> _BRIEF_
Write out all of the data exactly as it appears.

> _MATERIAL_
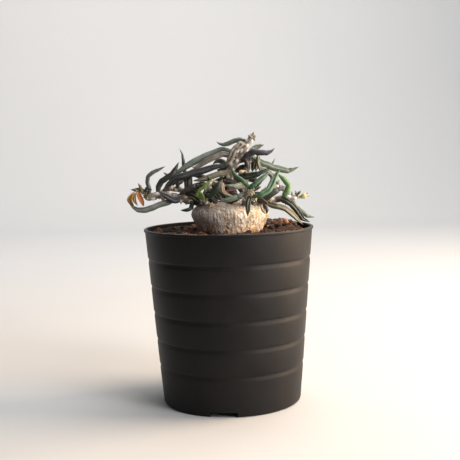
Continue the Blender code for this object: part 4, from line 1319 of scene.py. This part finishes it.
# %% [markdown]
# ## The leaves
# A leaf of this plant is a gutter: a thick blade whose two edges roll up until they nearly meet,
# so that little water is lost. It narrows to a stalk at its foot and to a fine point at its tip.
# Its section is a circle with a groove let into the upper side. The groove's width differs from
# leaf to leaf, from a slit to an open trough. Each leaf is lofted: that section is swept along the
# middle line of its solid in the design, with more points near the groove, where the form turns
# sharply, and noise gives it the slight kinks of a leaf that has dried and plumped again.

# %% Sizes of a leaf
LEAF_SIDES = 34
LEAF_ROWS = 54
STALK_FULLNESS = 0.60
STALK_SHARE = 0.17
POINT_SHARE = 0.42
ROOT_DEPTH = 0.9 * MM  # how far the stalk runs into the stem


def leaf_fullness(share):
    """Radius at a share of the leaf's length, as a share of its greatest."""
    stalk = STALK_FULLNESS + (1 - STALK_FULLNESS) * min(1.0, share / STALK_SHARE) ** 0.8
    foot = 1 + 0.45 * math.exp(-((share / 0.03) ** 2))
    point = 1 - max(0.0, 1 - (1 - share) / POINT_SHARE) ** 1.9
    return stalk * foot * max(point, 0.035)


class LeafKind:
    """The form of one kind of leaf: how wide and deep its gutter is and how much it has shrivelled."""

    def __init__(self, gutter, depth, flat, kinks):
        self.gutter, self.depth, self.flat, self.kinks = gutter, depth, flat, kinks

    def width(self, share):
        """Half the gutter's width, in radians, at a share of the leaf's length."""
        return self.gutter * (0.75 + 0.5 * math.sin(math.pi * share))


FORMS = {
    "leaf_grey": LeafKind(0.42, 0.62, 0.92, 0.05),
    "leaf_dark": LeafKind(0.34, 0.55, 0.95, 0.06),
    "leaf_tan": LeafKind(0.58, 0.66, 0.86, 0.07),
    "leaf_purple": LeafKind(0.38, 0.58, 0.92, 0.06),
    "leaf_olive": LeafKind(0.62, 0.60, 0.78, 0.11),
    "leaf_brown": LeafKind(0.40, 0.60, 0.86, 0.10),
    "leaf_fresh": LeafKind(0.36, 0.50, 0.94, 0.03),
    "leaf_deep": LeafKind(0.40, 0.56, 0.90, 0.04),
    "leaf_sage": LeafKind(0.46, 0.62, 0.90, 0.05),
    "leaf_green": LeafKind(0.40, 0.58, 0.92, 0.03),
    "leaf_red": LeafKind(0.36, 0.50, 0.90, 0.06),
    "leaf_cream": LeafKind(0.75, 0.60, 0.70, 0.10),
}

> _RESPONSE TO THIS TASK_
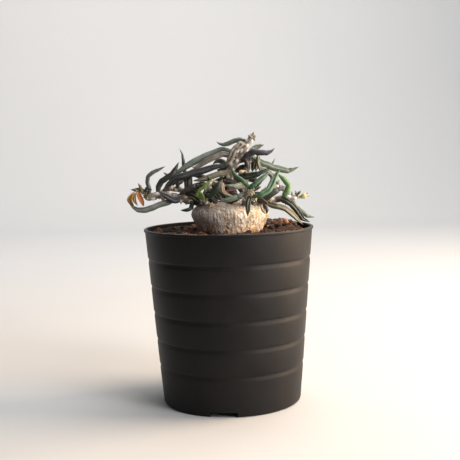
Continue the Blender code for this object: part 4, from line 1319 of scene.py. This part finishes it.
# %% [markdown]
# ## The leaves
# A leaf of this plant is a gutter: a thick blade whose two edges roll up until they nearly meet,
# so that little water is lost. It narrows to a stalk at its foot and to a fine point at its tip.
# Its section is a circle with a groove let into the upper side. The groove's width differs from
# leaf to leaf, from a slit to an open trough. Each leaf is lofted: that section is swept along the
# middle line of its solid in the design, with more points near the groove, where the form turns
# sharply, and noise gives it the slight kinks of a leaf that has dried and plumped again.

# %% Sizes of a leaf
LEAF_SIDES = 34
LEAF_ROWS = 54
STALK_FULLNESS = 0.60
STALK_SHARE = 0.17
POINT_SHARE = 0.42
ROOT_DEPTH = 0.9 * MM  # how far the stalk runs into the stem


def leaf_fullness(share):
    """Radius at a share of the leaf's length, as a share of its greatest."""
    stalk = STALK_FULLNESS + (1 - STALK_FULLNESS) * min(1.0, share / STALK_SHARE) ** 0.8
    foot = 1 + 0.45 * math.exp(-((share / 0.03) ** 2))
    point = 1 - max(0.0, 1 - (1 - share) / POINT_SHARE) ** 1.9
    return stalk * foot * max(point, 0.035)


class LeafKind:
    """The form of one kind of leaf: how wide and deep its gutter is and how much it has shrivelled."""

    def __init__(self, gutter, depth, flat, kinks):
        self.gutter, self.depth, self.flat, self.kinks = gutter, depth, flat, kinks

    def width(self, share):
        """Half the gutter's width, in radians, at a share of the leaf's length."""
        return self.gutter * (0.75 + 0.5 * math.sin(math.pi * share))


FORMS = {
    "leaf_grey": LeafKind(0.42, 0.62, 0.92, 0.05),
    "leaf_dark": LeafKind(0.34, 0.55, 0.95, 0.06),
    "leaf_tan": LeafKind(0.58, 0.66, 0.86, 0.07),
    "leaf_purple": LeafKind(0.38, 0.58, 0.92, 0.06),
    "leaf_olive": LeafKind(0.62, 0.60, 0.78, 0.11),
    "leaf_brown": LeafKind(0.40, 0.60, 0.86, 0.10),
    "leaf_fresh": LeafKind(0.36, 0.50, 0.94, 0.03),
    "leaf_deep": LeafKind(0.40, 0.56, 0.90, 0.04),
    "leaf_sage": LeafKind(0.46, 0.62, 0.90, 0.05),
    "leaf_green": LeafKind(0.40, 0.58, 0.92, 0.03),
    "leaf_red": LeafKind(0.36, 0.50, 0.90, 0.06),
    "leaf_cream": LeafKind(0.75, 0.60, 0.70, 0.10),
}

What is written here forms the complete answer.